E não é que, embora nunca tenha pertencido ao léxico português, tal expressão, nos dias de hoje, vem de encontro às contradições e incoerências nas pessoas em quem devíamos confiar.
Vejamos algumas, sem qualquer intuito de alinhamento cronológico.
- Nada não! – A primeira mulher a ser segunda figura em Portugal – aquela simpática loira magrinha – na sua primeira intervenção inesquecível, enquanto presidente da Assembleia da República, quando estava há seis meses no cargo, em dezembro de 2011, queixou-se de cansaço. A revista 2, do Público, referia que “pode crescer o desemprego, faltarem os alimentos, pode haver austeridade em todo o lado menos nas comparações que envolvem Assunção Esteves”. As pessoas logo falaram: “Mas estás cansada como, se te reformaste aos 42 anos?... E não será ela a velhinha reformada mais nova de Portugal? E talvez a que ganhe mais? Como é que apela ao esforço e sacrifício de todos os portugueses quando escolheu a reforma vitalícia do Tribunal Constitucional? (7255 euros mensais, por dez anos de serviço da primeira mulher juíza conselheira do TC, mais 2133 euros de ajudas de custo, motorista, etc., em vez do salário da segunda figura do Estado, que paga menos)”.
- Nada não! – O ano de 1993 estendeu-se pelo resto da década por ter sido o começo de um período de disparates. A situação política estava estabilizada. Cavaco Silva, a liderar o segundo governo, com os dinheiros da CEE pensava que era então um maná. Dos muitos disparates, que não cabem neste apontamento, desde a demasiada facilidade na aquisição de casa própria ao grande aumento do número de funcionários públicos, contribuiu muito para a situação em que hoje nos encontramos. “Cavaco, abençoado seja, é um grande e inesgotável tema de comentário. Mas apresenta dificuldades: manter um registo publicável num jornal e atualizada a lista de todas as suas piruetas, contradições, sonsices e patifarias” – in DN de 3.1.2014, por Fernanda Câncio.
- Nada não! E que dizer dos “120 mil novos empregos “ de Passos Coelho quando foram apenas 22 mil? Pois é, esta cabecinha pensadora apontou a criação destes novos postos de trabalho em 2013 como sinal de sucesso, mas desde janeiro surgiram muitos menos!
- Nada não! Ainda este Passos Coelho, acusado de mentir na mensagem de Natal, com o conluio do Presidente da República, que acabou 2013 com uma mão cheia de nada e outra de coisa nenhuma, qual é a legitimidade do governo e deste primeiro-ministro que continua a praticar políticas e a aplicar medidas que não sufragou democraticamente?

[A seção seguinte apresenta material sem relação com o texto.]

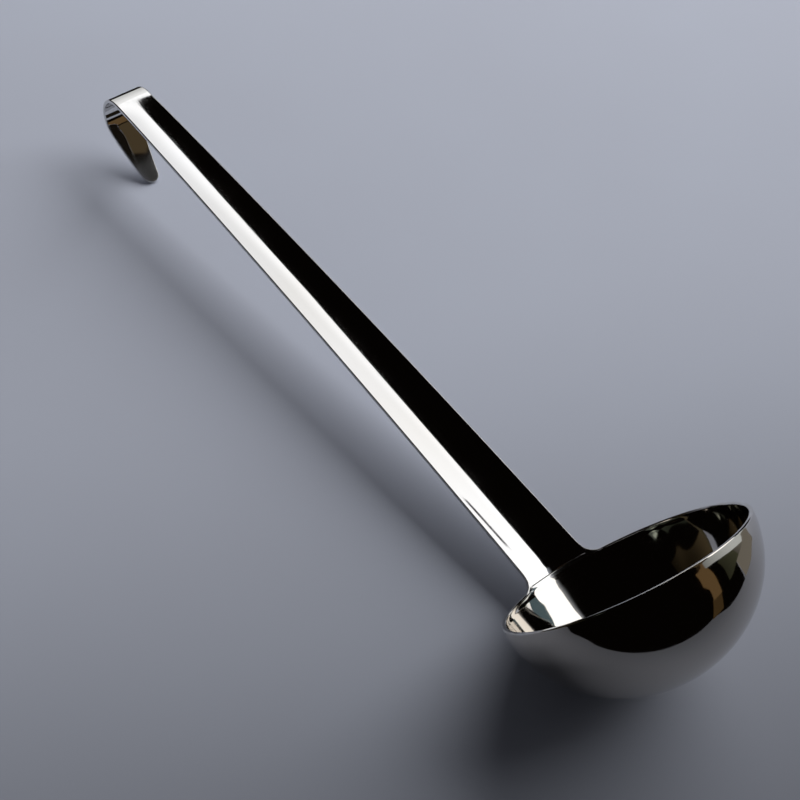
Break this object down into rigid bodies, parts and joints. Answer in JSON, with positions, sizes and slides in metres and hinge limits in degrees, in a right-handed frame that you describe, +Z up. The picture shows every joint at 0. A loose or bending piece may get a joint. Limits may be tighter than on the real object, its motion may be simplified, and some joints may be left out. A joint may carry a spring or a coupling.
{
  "type": "soup ladle",
  "caption": "Soup ladle of polished sheet steel with a round deep bowl and a long tapered handle that ends in a hanging hook.",
  "frame": {"origin": "on the table under the middle of the lying ladle: centre of the bounding box's bottom face", "axes": "+Z up from the table, +X along the ladle from the bowl to the hook, and the plane Y = 0 is its mirror plane"},
  "size_m": [0.354, 0.09, 0.0788],
  "materials": {
    "bowl_steel": "mirror polish with fine wear scratches",
    "handle_steel": "mirror polish with fine lengthwise wear scratches",
    "weld_steel": "dressed and polished weld, a little softer than the sheet beside it"
  },
  "bodies": {
    "root": {"bowl": "bowl_steel", "handle": "handle_steel", "weld_seam": "weld_steel"}
  },
  "joints": []
}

- Nada não! O candidato beijoqueiro das feiras e mercados “assume uma atitude de grande responsabilidade” com a sua demissão irrevogável do governo. Nos vários dicionários que consultei não consegui encontrar o significado desta palavra, harmonizada com a atitude de Paulo Portas. E este “nada não” transformou-se de facto, naquele sentido do professor portuense, “nada não é sim”. Um sim que valeu oiro com a sua promoção a vice!
- Nada não! Já Vasco Pulido Valente escrevia no Público uma crónica com o título “Quem nos toma a sério?” quando antes, no Correia da Manhã, surgiu um texto que se intitulava “Será que  Durão Barroso também é cigano?”. Nem as instituições internacionais tratam o nosso país com algum respeito. Durão Barroso, ainda presidente da Comissão Europeia, deveria ser o primeiro a pôr na ordem alguns centros universitários em Bruxelas que insistem em qualificar-nos como fazendo parte dos “Porcos”. Mas um centro de estudos na Bélgica incluiu agora Portugal no grupo dos “Ciganos”. Primeiro, fazíamos parte dos chamados “PIGS” (significado de “porcos” em inglês), com as designações das iniciais dos países “Portugal, Irlanda, Itália, Grécia e Espanha (Spain em inglês)”. Estes animais foram usados em caricaturas para ilustrar as misérias económicas dos países. Apareceu agora a denominação de ciganos, ou “GIPSY”, em inglês, em que os cinco países do costume são incluídos. Será que Durão Barroso não consegue banir estes ultrajes?

- Nada não! E para colocar ponto final nesta crónica primeira do ano 2014, uma referência às palavras do antigo jornalista e atual escritor e comentador político, Miguel Sousa Tavares, na sua coluna de opinião, no semanário Expresso“2013 foi um ano inútil” e “o objetivo político da maioria governamental para a primeira metade do ano que entra é apenas o de prolongar o estado vegetativo que vivemos em 2013”.